> _Your objective_
Each line from the beginning of the data below through the line containing "(rear_point(141.3, 32.0), 8)]" should be repeated exactly, please.

################

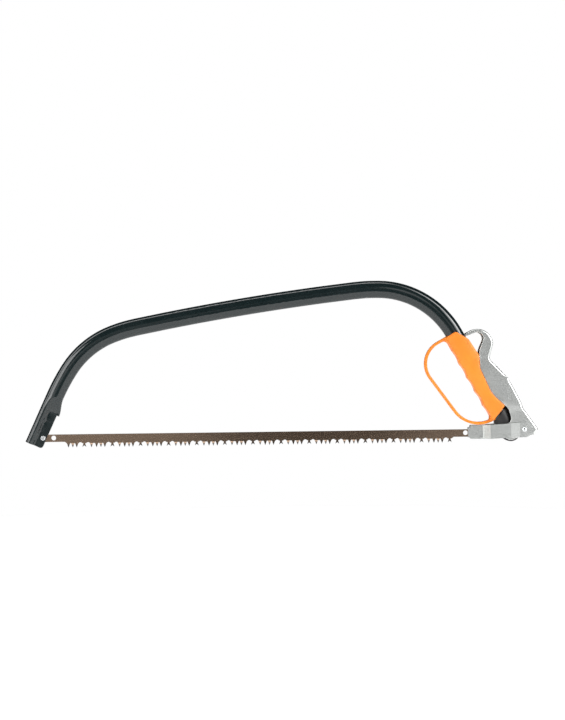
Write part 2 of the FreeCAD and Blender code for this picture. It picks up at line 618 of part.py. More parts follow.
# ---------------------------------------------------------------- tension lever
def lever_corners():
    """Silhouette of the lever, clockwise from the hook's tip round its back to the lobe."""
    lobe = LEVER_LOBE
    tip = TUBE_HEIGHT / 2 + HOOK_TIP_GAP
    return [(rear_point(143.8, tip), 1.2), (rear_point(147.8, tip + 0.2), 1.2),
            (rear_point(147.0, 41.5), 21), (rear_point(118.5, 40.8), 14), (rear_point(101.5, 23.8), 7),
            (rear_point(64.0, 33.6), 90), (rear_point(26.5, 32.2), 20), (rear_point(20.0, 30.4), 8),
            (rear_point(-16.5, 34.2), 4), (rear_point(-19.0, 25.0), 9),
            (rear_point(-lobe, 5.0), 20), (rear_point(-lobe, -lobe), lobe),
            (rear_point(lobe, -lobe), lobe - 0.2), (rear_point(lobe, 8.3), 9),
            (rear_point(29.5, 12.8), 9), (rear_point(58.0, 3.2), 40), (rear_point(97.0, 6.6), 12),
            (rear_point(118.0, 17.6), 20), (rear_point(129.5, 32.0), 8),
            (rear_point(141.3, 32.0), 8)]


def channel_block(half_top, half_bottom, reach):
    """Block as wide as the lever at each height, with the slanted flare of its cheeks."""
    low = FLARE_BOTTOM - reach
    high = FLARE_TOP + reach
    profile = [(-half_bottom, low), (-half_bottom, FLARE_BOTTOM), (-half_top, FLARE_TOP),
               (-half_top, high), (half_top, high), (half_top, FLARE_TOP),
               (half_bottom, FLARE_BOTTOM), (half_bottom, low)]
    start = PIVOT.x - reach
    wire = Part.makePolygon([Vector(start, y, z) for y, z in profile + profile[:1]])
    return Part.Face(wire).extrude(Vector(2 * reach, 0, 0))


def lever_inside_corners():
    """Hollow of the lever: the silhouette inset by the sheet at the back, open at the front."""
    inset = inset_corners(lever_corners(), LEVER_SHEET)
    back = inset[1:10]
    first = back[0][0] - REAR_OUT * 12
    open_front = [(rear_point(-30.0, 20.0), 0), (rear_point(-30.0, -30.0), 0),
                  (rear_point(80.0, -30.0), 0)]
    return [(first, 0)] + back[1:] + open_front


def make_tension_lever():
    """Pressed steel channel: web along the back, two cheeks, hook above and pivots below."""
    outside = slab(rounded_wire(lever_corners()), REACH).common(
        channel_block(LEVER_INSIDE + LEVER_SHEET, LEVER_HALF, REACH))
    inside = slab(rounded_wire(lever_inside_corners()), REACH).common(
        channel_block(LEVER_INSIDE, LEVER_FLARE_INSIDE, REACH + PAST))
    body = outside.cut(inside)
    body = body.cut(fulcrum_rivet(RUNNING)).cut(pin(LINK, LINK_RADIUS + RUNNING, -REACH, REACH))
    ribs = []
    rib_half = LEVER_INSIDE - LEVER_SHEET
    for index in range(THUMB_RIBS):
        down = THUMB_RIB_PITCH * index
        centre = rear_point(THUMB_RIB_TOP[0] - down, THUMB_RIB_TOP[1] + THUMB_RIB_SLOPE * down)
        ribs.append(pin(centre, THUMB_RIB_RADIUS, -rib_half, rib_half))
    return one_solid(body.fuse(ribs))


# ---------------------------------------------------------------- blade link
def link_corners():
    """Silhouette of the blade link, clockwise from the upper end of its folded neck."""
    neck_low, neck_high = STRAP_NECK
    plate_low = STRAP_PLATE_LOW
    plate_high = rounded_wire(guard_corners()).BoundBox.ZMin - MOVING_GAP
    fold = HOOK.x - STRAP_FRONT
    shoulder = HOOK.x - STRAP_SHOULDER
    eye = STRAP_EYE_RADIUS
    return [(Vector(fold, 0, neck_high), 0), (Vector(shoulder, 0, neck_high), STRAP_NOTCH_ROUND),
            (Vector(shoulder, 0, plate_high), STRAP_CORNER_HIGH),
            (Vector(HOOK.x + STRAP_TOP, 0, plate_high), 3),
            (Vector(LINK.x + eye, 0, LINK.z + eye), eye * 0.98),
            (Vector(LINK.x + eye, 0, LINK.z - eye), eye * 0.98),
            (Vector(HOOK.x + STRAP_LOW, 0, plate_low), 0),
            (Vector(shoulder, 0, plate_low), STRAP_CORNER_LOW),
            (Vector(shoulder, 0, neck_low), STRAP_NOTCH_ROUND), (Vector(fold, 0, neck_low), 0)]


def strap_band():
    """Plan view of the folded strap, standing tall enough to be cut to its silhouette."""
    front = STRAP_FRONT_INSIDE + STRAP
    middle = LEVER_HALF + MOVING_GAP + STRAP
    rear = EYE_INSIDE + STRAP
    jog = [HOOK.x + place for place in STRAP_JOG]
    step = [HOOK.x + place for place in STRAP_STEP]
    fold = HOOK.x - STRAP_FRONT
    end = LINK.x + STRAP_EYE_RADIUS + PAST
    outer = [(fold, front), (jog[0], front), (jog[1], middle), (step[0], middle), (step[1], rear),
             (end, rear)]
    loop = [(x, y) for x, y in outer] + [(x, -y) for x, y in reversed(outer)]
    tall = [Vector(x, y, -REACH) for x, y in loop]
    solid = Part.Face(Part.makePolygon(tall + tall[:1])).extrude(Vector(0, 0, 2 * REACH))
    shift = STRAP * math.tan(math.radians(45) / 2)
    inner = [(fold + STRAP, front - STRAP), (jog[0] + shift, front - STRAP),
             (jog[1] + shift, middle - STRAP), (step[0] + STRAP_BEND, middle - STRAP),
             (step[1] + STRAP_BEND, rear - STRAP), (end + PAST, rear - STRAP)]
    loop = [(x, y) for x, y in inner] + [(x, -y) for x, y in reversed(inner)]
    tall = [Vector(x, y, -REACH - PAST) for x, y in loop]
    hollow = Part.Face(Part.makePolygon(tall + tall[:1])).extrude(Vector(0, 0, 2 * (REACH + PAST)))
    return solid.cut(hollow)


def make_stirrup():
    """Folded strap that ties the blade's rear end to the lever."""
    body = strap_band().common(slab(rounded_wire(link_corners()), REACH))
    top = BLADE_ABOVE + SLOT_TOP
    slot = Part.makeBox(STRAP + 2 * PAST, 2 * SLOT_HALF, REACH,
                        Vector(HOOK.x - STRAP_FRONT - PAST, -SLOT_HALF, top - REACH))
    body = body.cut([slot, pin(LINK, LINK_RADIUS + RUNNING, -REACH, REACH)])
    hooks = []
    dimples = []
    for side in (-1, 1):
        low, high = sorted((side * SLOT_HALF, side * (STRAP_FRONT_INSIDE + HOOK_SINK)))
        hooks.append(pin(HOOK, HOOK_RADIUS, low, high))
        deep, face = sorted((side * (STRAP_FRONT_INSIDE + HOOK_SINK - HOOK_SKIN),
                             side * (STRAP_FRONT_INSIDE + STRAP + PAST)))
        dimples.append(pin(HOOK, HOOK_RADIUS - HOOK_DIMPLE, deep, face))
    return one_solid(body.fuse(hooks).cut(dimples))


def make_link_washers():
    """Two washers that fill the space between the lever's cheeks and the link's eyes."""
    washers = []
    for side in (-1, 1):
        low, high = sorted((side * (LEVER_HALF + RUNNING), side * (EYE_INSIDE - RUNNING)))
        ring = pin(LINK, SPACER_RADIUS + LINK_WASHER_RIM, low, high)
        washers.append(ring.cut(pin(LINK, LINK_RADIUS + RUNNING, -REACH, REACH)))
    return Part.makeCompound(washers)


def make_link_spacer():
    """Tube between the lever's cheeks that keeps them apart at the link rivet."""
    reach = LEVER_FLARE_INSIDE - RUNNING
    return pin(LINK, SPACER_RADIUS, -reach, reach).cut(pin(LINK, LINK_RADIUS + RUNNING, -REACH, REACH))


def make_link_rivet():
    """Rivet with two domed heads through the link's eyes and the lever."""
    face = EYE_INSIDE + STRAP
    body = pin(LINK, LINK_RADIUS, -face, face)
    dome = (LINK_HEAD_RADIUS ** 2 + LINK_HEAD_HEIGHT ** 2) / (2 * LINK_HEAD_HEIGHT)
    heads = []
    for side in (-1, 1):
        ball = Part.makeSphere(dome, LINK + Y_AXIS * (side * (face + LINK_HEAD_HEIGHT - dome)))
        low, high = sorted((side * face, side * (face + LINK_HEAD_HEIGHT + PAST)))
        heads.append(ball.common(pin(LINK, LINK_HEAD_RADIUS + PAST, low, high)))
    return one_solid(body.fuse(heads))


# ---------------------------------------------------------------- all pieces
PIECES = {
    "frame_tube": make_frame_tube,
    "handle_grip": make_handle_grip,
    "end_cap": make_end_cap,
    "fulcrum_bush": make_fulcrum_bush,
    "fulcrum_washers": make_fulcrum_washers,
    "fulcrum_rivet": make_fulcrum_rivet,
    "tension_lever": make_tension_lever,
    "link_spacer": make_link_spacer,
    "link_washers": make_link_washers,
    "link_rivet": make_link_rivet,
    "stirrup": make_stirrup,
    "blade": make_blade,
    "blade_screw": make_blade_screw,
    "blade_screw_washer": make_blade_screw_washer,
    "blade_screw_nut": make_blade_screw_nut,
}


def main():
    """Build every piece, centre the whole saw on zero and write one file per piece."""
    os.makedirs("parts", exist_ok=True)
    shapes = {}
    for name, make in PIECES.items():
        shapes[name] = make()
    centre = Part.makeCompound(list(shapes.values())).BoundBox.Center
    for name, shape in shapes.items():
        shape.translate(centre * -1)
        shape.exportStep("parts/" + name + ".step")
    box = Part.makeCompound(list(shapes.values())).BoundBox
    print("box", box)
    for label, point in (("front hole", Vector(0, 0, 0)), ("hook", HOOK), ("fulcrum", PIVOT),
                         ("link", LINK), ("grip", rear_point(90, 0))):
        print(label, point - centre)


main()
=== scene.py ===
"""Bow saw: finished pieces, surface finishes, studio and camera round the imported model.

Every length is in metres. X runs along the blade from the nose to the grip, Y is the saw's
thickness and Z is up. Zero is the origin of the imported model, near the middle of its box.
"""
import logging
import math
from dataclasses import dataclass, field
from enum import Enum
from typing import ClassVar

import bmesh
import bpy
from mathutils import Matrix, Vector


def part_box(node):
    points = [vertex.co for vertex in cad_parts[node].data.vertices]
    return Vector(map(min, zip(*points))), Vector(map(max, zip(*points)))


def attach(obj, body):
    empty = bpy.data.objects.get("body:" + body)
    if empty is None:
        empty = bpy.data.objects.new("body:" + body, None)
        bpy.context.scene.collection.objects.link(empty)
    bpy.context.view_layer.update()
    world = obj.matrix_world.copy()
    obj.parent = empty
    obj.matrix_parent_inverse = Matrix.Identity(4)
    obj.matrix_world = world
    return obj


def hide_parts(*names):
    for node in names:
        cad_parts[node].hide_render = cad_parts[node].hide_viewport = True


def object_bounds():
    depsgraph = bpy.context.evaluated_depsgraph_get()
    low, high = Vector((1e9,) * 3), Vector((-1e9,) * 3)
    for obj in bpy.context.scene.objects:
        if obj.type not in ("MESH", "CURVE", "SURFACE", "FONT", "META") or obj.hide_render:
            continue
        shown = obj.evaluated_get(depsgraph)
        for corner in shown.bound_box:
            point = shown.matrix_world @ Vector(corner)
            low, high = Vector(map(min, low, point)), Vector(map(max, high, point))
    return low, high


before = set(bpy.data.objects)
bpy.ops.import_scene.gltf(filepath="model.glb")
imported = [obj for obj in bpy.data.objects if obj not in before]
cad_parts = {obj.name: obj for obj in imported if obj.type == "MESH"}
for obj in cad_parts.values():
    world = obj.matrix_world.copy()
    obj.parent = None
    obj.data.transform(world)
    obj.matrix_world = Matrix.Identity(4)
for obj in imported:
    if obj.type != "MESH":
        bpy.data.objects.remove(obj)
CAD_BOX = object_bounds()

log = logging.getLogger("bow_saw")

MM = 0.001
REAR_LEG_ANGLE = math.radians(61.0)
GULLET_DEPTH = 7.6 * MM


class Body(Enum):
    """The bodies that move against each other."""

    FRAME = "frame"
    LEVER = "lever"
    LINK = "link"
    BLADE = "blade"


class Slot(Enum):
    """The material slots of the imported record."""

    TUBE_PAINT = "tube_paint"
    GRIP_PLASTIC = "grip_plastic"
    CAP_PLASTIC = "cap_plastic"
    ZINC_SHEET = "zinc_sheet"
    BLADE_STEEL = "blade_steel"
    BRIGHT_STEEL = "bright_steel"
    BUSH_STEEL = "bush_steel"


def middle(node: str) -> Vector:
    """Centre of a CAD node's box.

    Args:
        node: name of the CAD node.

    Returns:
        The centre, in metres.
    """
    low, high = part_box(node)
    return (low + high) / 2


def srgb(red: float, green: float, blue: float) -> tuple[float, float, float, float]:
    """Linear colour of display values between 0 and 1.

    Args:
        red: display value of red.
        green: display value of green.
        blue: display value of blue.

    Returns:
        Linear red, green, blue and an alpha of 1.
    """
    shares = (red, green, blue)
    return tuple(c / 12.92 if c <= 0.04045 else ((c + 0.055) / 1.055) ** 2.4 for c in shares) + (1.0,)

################

> _Expected answer_
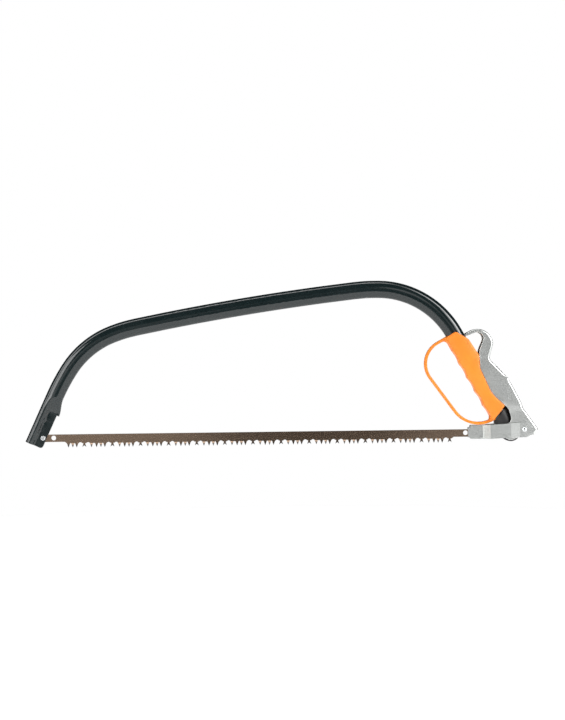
Write part 2 of the FreeCAD and Blender code for this picture. It picks up at line 618 of part.py. More parts follow.
# ---------------------------------------------------------------- tension lever
def lever_corners():
    """Silhouette of the lever, clockwise from the hook's tip round its back to the lobe."""
    lobe = LEVER_LOBE
    tip = TUBE_HEIGHT / 2 + HOOK_TIP_GAP
    return [(rear_point(143.8, tip), 1.2), (rear_point(147.8, tip + 0.2), 1.2),
            (rear_point(147.0, 41.5), 21), (rear_point(118.5, 40.8), 14), (rear_point(101.5, 23.8), 7),
            (rear_point(64.0, 33.6), 90), (rear_point(26.5, 32.2), 20), (rear_point(20.0, 30.4), 8),
            (rear_point(-16.5, 34.2), 4), (rear_point(-19.0, 25.0), 9),
            (rear_point(-lobe, 5.0), 20), (rear_point(-lobe, -lobe), lobe),
            (rear_point(lobe, -lobe), lobe - 0.2), (rear_point(lobe, 8.3), 9),
            (rear_point(29.5, 12.8), 9), (rear_point(58.0, 3.2), 40), (rear_point(97.0, 6.6), 12),
            (rear_point(118.0, 17.6), 20), (rear_point(129.5, 32.0), 8),
            (rear_point(141.3, 32.0), 8)]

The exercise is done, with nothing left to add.